10 loops, best of 5: 30.2 msec per loop
$ python -m timeit "any(list(not x for x in range(-1_000_000, 1)))"
10 loops, best of 5: 33.9 msec per loop

If you have a million items and only the last one is True, calling any() takes about 30 milliseconds regardless of which approach you use.

Conclusions

For most real-world projects, I'm a firm believer that a good approach is to build something that works, and then consider performance. Performant code that doesn't do what it's supposed to creates way more problems than slow, correct code. Many times, initial code that works is fast enough. Most of us would be perfectly happy with code that runs in 300 nanoseconds, and not find any real-world benefit from modifying that code to run in 30 nanoseconds, even though there's technically a 10x performance improvement.
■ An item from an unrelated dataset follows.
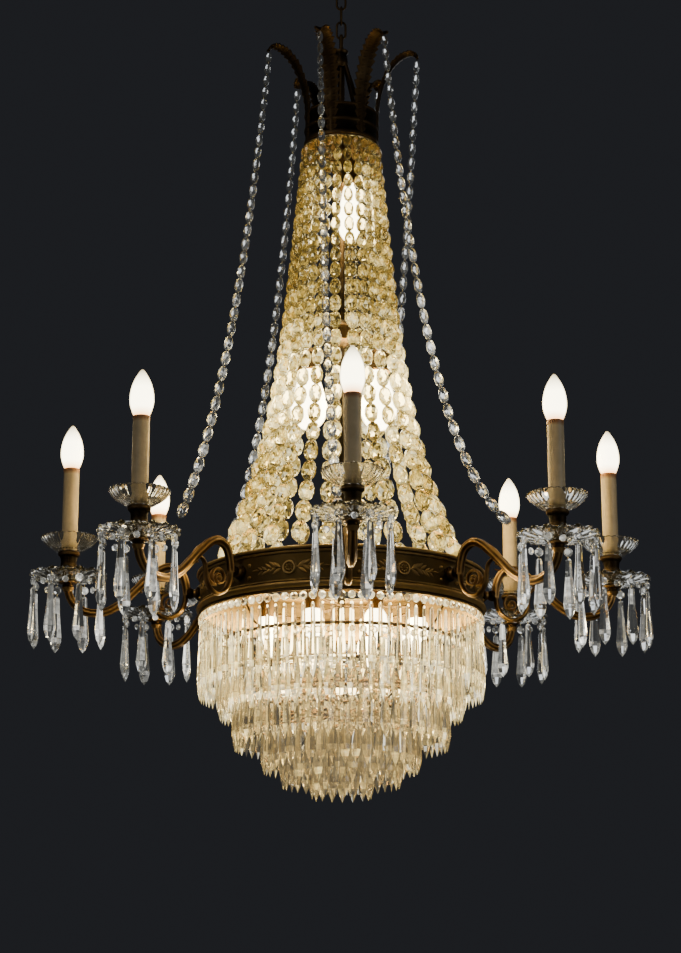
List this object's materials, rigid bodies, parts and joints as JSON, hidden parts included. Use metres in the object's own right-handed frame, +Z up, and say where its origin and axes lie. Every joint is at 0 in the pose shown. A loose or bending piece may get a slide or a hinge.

When you do get to the point of focusing on performance, intuition and understanding of what's happening is important. But Python has gone through decades of performance optimizations, and the underlying hardware and software has gone through similar changes. Intuition is important, but it has to be tied to measurement. There are plenty of surprising and counterintuitive results when people actually measure performance, as exemplified by some of the results in this post.

All that said, you shouldn't write slow code on purpose. If you know a function like any() can accept an expression and you don't need the full list for anything else, pass it an expression instead of a list. If you have a large list and need to call a function like any() and it becomes a bottleneck, consider whether you can write an expression that's equivalent to the list and feed that to any() instead. But regardless of the approach you use, run some performance tests and prove to yourself (and others) that your approach is actually more efficient in your use case.